TASK INPUT:
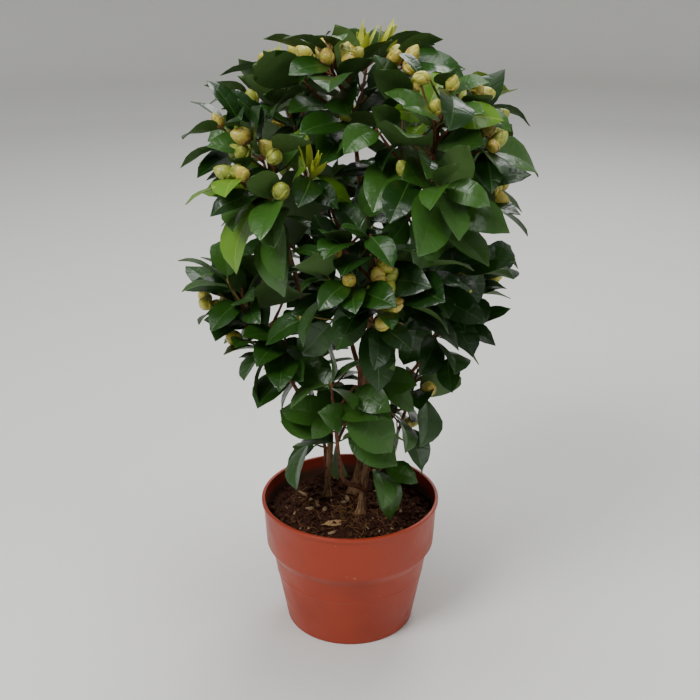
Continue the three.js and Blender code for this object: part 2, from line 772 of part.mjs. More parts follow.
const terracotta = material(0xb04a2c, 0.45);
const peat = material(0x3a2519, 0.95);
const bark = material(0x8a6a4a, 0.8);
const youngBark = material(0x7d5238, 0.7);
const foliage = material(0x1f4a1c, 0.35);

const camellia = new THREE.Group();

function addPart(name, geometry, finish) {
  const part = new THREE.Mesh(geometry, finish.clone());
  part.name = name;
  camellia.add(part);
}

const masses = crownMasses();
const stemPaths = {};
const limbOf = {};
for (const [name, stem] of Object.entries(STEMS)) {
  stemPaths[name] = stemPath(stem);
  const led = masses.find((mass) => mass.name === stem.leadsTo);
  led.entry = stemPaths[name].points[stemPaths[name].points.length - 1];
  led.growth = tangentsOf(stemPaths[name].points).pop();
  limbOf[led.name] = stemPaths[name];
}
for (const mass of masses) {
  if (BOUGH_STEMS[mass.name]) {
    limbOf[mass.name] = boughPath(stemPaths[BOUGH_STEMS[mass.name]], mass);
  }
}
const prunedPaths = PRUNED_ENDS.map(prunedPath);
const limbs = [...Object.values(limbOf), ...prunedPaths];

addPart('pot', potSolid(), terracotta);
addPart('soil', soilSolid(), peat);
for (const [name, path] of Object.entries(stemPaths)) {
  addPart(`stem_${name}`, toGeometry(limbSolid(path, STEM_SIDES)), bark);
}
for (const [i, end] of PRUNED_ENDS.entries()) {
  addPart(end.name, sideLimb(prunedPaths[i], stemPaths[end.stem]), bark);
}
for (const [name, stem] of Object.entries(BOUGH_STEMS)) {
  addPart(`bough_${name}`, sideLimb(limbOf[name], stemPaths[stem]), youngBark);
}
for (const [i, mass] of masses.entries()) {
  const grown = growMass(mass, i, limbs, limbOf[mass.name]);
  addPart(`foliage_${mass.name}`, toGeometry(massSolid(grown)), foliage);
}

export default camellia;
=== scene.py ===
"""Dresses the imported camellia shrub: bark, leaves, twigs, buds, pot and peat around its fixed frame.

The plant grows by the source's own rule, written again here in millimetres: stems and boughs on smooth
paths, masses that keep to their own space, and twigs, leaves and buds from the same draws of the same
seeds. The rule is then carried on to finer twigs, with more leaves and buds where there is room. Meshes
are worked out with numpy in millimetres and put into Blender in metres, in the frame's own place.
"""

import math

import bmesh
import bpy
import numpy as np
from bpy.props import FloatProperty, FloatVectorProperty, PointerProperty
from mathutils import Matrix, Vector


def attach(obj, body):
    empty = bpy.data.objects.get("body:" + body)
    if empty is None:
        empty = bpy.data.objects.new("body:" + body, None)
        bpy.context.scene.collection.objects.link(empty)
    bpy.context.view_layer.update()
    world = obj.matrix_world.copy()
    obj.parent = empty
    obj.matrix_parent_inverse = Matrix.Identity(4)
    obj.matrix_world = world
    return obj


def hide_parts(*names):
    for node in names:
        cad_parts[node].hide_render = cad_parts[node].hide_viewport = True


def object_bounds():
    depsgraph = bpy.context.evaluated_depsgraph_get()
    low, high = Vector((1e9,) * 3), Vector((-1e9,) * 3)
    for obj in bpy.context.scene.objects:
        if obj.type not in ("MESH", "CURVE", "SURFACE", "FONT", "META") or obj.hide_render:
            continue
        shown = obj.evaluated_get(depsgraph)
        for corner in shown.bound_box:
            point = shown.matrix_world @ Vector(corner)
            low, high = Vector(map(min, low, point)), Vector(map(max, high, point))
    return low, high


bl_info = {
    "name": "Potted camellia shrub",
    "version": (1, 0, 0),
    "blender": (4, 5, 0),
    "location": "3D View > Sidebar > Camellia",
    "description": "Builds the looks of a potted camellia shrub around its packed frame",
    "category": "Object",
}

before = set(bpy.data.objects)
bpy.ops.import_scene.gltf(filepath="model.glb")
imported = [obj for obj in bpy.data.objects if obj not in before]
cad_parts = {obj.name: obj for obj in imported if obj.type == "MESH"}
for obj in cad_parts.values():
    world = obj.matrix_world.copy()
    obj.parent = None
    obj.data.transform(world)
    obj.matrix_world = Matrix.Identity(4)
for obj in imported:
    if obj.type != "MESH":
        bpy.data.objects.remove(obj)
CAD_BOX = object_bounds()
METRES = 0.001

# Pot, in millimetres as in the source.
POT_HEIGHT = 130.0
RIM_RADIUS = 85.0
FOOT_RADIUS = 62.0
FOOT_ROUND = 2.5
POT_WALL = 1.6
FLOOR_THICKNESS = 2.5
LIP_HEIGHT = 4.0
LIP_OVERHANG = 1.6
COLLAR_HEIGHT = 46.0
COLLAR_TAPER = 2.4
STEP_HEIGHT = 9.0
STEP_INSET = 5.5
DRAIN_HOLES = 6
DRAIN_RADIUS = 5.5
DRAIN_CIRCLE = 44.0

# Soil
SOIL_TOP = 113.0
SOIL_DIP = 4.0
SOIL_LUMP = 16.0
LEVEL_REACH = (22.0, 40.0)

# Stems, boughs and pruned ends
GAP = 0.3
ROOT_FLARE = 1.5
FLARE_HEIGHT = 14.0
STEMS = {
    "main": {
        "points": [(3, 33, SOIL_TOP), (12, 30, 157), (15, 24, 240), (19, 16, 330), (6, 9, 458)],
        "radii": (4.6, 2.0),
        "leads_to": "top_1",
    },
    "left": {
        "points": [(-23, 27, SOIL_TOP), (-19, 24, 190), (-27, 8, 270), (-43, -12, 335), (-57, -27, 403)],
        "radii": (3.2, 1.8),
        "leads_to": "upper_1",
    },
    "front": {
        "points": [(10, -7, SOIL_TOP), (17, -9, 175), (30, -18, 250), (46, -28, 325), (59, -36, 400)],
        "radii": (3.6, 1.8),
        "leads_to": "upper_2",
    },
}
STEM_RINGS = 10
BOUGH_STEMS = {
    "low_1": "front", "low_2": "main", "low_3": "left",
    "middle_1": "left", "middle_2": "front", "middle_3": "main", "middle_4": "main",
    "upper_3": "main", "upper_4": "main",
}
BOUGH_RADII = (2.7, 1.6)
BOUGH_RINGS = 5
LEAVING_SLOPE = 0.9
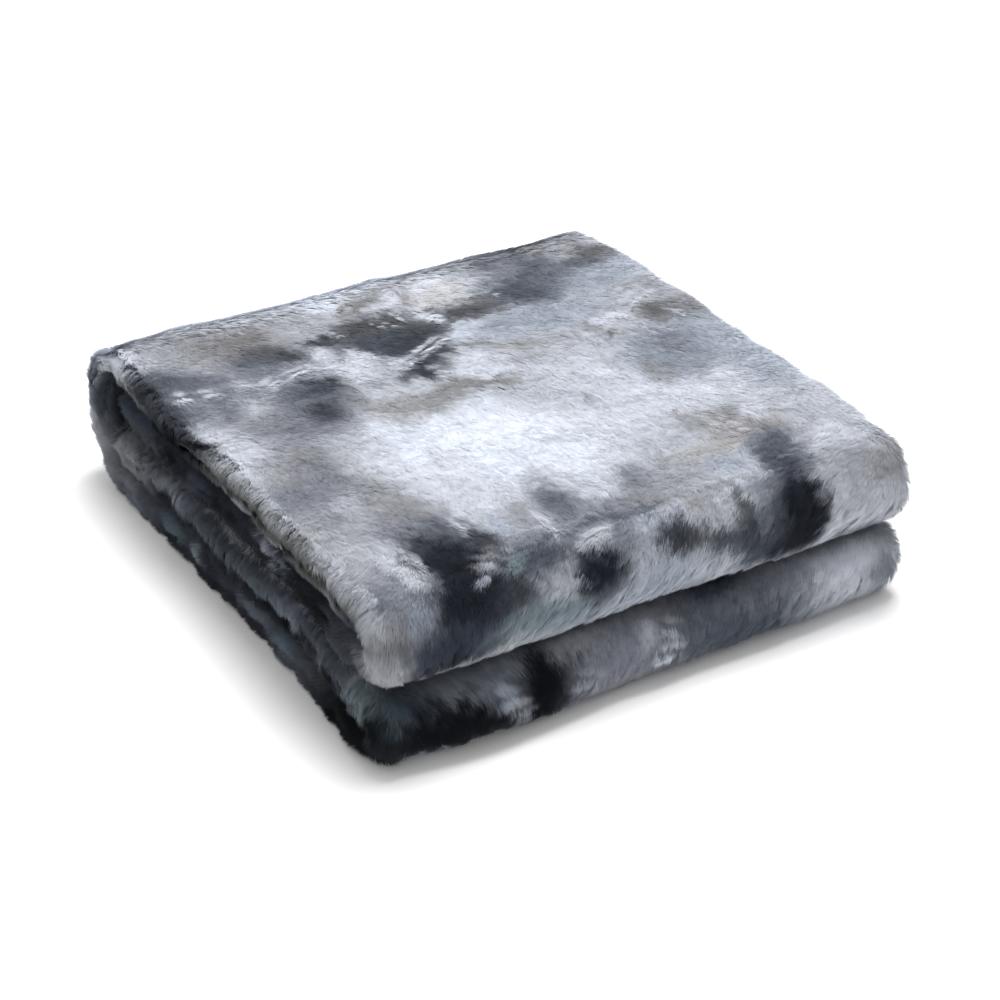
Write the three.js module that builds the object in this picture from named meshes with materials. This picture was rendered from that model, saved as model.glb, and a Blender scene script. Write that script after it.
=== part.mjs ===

GIVEN EXERCISE:
Only the lines from the one bearing "addPart('pot', potSolid(), terracotta);" through the one bearing "obj.matrix_world = world" should be repeated, exactly as given.

ANSWER TO THIS PROBLEM:
addPart('pot', potSolid(), terracotta);
addPart('soil', soilSolid(), peat);
for (const [name, path] of Object.entries(stemPaths)) {
  addPart(`stem_${name}`, toGeometry(limbSolid(path, STEM_SIDES)), bark);
}
for (const [i, end] of PRUNED_ENDS.entries()) {
  addPart(end.name, sideLimb(prunedPaths[i], stemPaths[end.stem]), bark);
}
for (const [name, stem] of Object.entries(BOUGH_STEMS)) {
  addPart(`bough_${name}`, sideLimb(limbOf[name], stemPaths[stem]), youngBark);
}
for (const [i, mass] of masses.entries()) {
  const grown = growMass(mass, i, limbs, limbOf[mass.name]);
  addPart(`foliage_${mass.name}`, toGeometry(massSolid(grown)), foliage);
}

export default camellia;
=== scene.py ===
"""Dresses the imported camellia shrub: bark, leaves, twigs, buds, pot and peat around its fixed frame.

The plant grows by the source's own rule, written again here in millimetres: stems and boughs on smooth
paths, masses that keep to their own space, and twigs, leaves and buds from the same draws of the same
seeds. The rule is then carried on to finer twigs, with more leaves and buds where there is room. Meshes
are worked out with numpy in millimetres and put into Blender in metres, in the frame's own place.
"""

import math

import bmesh
import bpy
import numpy as np
from bpy.props import FloatProperty, FloatVectorProperty, PointerProperty
from mathutils import Matrix, Vector


def attach(obj, body):
    empty = bpy.data.objects.get("body:" + body)
    if empty is None:
        empty = bpy.data.objects.new("body:" + body, None)
        bpy.context.scene.collection.objects.link(empty)
    bpy.context.view_layer.update()
    world = obj.matrix_world.copy()
    obj.parent = empty
    obj.matrix_parent_inverse = Matrix.Identity(4)
    obj.matrix_world = world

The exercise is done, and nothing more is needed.